С другой стороны, аполитизм — это тоже большая ошибка. Одно время церковь отделили от государства, на ее место пришла литература, которая стала великой именно благодаря тем сокам, которыми напитало ее Православие. Помнишь, в замятинской антиутопии у людей пытались вырезать воображение, фантазию. Вот теперь и литература сознательно отодвигается на периферию, нарочито отстраняется потому, как в ней есть силы неподконтрольные, неуправляемые и непонятные для многих деятелей. Хотя, справедливости ради следует заметить, что литераторы не больно сопротивляются этому. Скоро их всех вывезут в духовную резервацию на пустынные земли, если так пойдет и дальше.

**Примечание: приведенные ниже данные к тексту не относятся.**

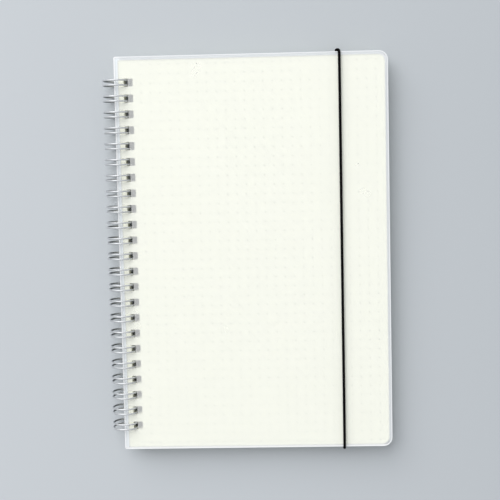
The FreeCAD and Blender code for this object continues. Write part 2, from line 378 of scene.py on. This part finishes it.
def frosted_plastic(node, low, high):
    """The plastic of a cover, whose box has the corners low and high."""
    shader = Shader(node + "_plastic")
    x, y, _ = shader.parts(shader.place)
    middle = (low + high) / 2
    half = (high - low) / 2

    # How deep the point lies inside the cover's outline, which has round corners
    across = shader.math("SUBTRACT", x, middle.x)
    along = shader.math("SUBTRACT", y, middle.y)
    fore_side = shader.math("GREATER_THAN", across, 0.0)
    radius = shader.spread(fore_side, COVER_SPINE_RADIUS, COVER_FORE_RADIUS)
    beyond = []
    for part, reach in ((across, half.x), (along, half.y)):
        to_edge = shader.math("SUBTRACT", reach, shader.math("ABSOLUTE", part))
        beyond.append(shader.math("MAXIMUM", shader.math("SUBTRACT", radius, to_edge), 0.0))
    depth = shader.math("SUBTRACT", radius, shader.length(*beyond))
    # Where the painted glow of the cut edge lies
    glow_rim = shader.ramp(COVER_RIM, depth, COVER_RIM / 2)

    # How far it lies outside the pages, and in which band
    outside = [shader.math("MAXIMUM", shader.math("SUBTRACT", start, part),
                           shader.math("SUBTRACT", part, end))
               for part, start, end in ((x, page_low.x, page_high.x), (y, page_low.y, page_high.y))]
    overhang = shader.ramp(shader.math("MAXIMUM", *outside), -PAGE_SHADE / 3, PAGE_SHADE)
    spine_light_band = shader.ramp(low.x + SPINE_BAND, x, SPINE_BLEND)
    tail_light_band = shader.ramp(low.y + TAIL_BAND, y, TAIL_BLEND)
    painted_light_side = shader.math("MAXIMUM", spine_light_band, tail_light_band)

    # Painted shade beyond the pages, lightened by painted light beside the spine and the tail
    painted_band = shader.mix(spine_light_band, OVERHANG_PAINTED_SHADE, SPINE_PAINTED_LIGHT)
    painted_band = shader.mix(tail_light_band, painted_band, TAIL_PAINTED_LIGHT)
    # Painted glow of the cut edge
    painted_glow = shader.mix(painted_light_side, RIM_PAINTED_GLOW, BRIGHT_RIM_PAINTED_GLOW)
    milky = shader.mix(shader.noise(scale=45.0, detail=3.0), *MILKY)
    milky = shader.mix(overhang, milky, painted_band)
    grain = shader.noise(scale=5200.0, detail=3.0)
    sheet_alpha = shader.spread(overhang, PLASTIC_ALPHA, OVERHANG_ALPHA[node])
    shader.set(
        base_color=shader.mix(glow_rim, milky, painted_glow),
        alpha=shader.math("MAXIMUM", sheet_alpha, shader.math("MULTIPLY", glow_rim, RIM_ALPHA[node])),
        roughness=shader.spread(grain, 0.42, 0.56),
        ior=PLASTIC_IOR,
    )
    shader.bump(grain, strength=0.12, distance=0.04 * MM)
    return shader.material


# Paper, with dots 5 mm apart that begin this far from the pages' spine and head edges. A dot's
# edge is as a share of the pitch.
DOT_PITCH = 5.0 * MM
DOT_RADIUS = 0.31 * MM
DOT_EDGE = 1 / 60
DOT_COLUMNS = 26
DOT_ROWS = 42
FIRST_DOT_IN = 12.2 * MM
FIRST_DOT_DOWN = 2.6 * MM
DOT_COLOUR = (0.07, 0.08, 0.09)
CREAM = ((0.95, 0.96, 0.825), (0.96, 0.965, 0.845))
FIBRE_COLOUR = (0.965, 0.97, 0.88)
FIBRE_SHARE = 0.25
LEAF_EDGES = ((0.92, 0.925, 0.80), (0.98, 0.98, 0.88))
FACE_UP = 0.7


def dotted_paper():
    """Cream paper, with a faint dot grid on its flat faces and the leaves' lines on its edges."""
    shader = Shader("dotted_paper")
    x, y, _ = shader.parts(shader.place)
    from_spine = shader.math("SUBTRACT", x, page_low.x + FIRST_DOT_IN)
    from_head = shader.math("SUBTRACT", page_high.y - FIRST_DOT_DOWN, y)
    offsets, tests = [], []
    for distance, number in ((from_spine, DOT_COLUMNS), (from_head, DOT_ROWS)):
        count = shader.math("DIVIDE", distance, DOT_PITCH)
        nearest = shader.math("ROUND", count)
        offsets.append(shader.math("SUBTRACT", count, nearest))
        tests.append(shader.math("GREATER_THAN", nearest, -0.5))
        tests.append(shader.math("LESS_THAN", nearest, number - 0.5))
    flat = shader.math("GREATER_THAN", shader.math("ABSOLUTE", shader.facing()[2]), FACE_UP)
    dot = shader.ramp(DOT_RADIUS / DOT_PITCH, shader.length(*offsets), DOT_EDGE)
    for test in (*tests, flat):
        dot = shader.math("MULTIPLY", dot, test)

    fibres = shader.noise(scale=2600.0, detail=4.0, roughness=0.6)
    paper = shader.mix(shader.noise(scale=60.0, detail=3.0), *CREAM)
    paper = shader.mix(shader.spread(fibres, 0.0, FIBRE_SHARE), paper, FIBRE_COLOUR)
    edges = shader.mix(shader.noise(scale=(60.0, 60.0, 9000.0), detail=2.0), *LEAF_EDGES)
    paper = shader.mix(flat, edges, paper)
    shader.set(
        base_color=shader.mix(dot, paper, DOT_COLOUR),
        roughness=shader.spread(fibres, 0.82, 0.95),
        specular_ior_level=0.2,
    )
    shader.bump(fibres, strength=0.15, distance=0.05 * MM)
    return shader.material


# Silver coat. Painted shade darkens the flanks of the wire and the inside of each loop's lower
# half, most of all at the spine's outer side, and painted light makes the flanks lighter further
# from it. The last three are shares of the ring's radius.
COAT = ((0.50, 0.52, 0.54), (0.59, 0.60, 0.61))
FLANK_PAINTED_SHADE_AND_LIGHT = ((0.25, 0.27, 0.30), (0.74, 0.75, 0.76))
INSIDE_PAINTED_SHADE = ((0.06, 0.065, 0.07), (0.5, 0.51, 0.52))
INSIDE_FROM = 0.1
INSIDE_BLEND = 0.625
FLANK_FROM = 0.62
FLANK_BLEND = 0.3125
LOWER_HEIGHT = 0.35
LOWER_BLEND = 0.3
SPINE_FADE = 0.8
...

По моему глубокому убеждению, писатель — всегда оппозиционер действующей власти. Счет и требования к ней у него должны быть бесконечны и огромны, он не должен спускать ей ничего.

Какой-то прогноз едва ли смогу сделать, потому что, когда речь идет о родной стране, возникает очень много сильных эмоций, которые мешают здраво рассуждать. Так, когда вспоминаю суворовский призыв: «Мы русские!» — мурашки бегут по коже. А ведь здесь нужно более рассудочное мышление. Но одно могу сказать — и я не буду оригинальным — что страна наша стоит перед очень серьезными испытаниями, где на кон ставится сохранение национальной идентичности, суверенитета.

Сейчас время сложное и интересное одновременно: нужно заново восстанавливать в своих сердцах веру, собирать и строить государство. Православие, Просвещение и Великая Победа — такова, на мой взгляд, основа русской государственности, это знамя, с которым можно далеко идти.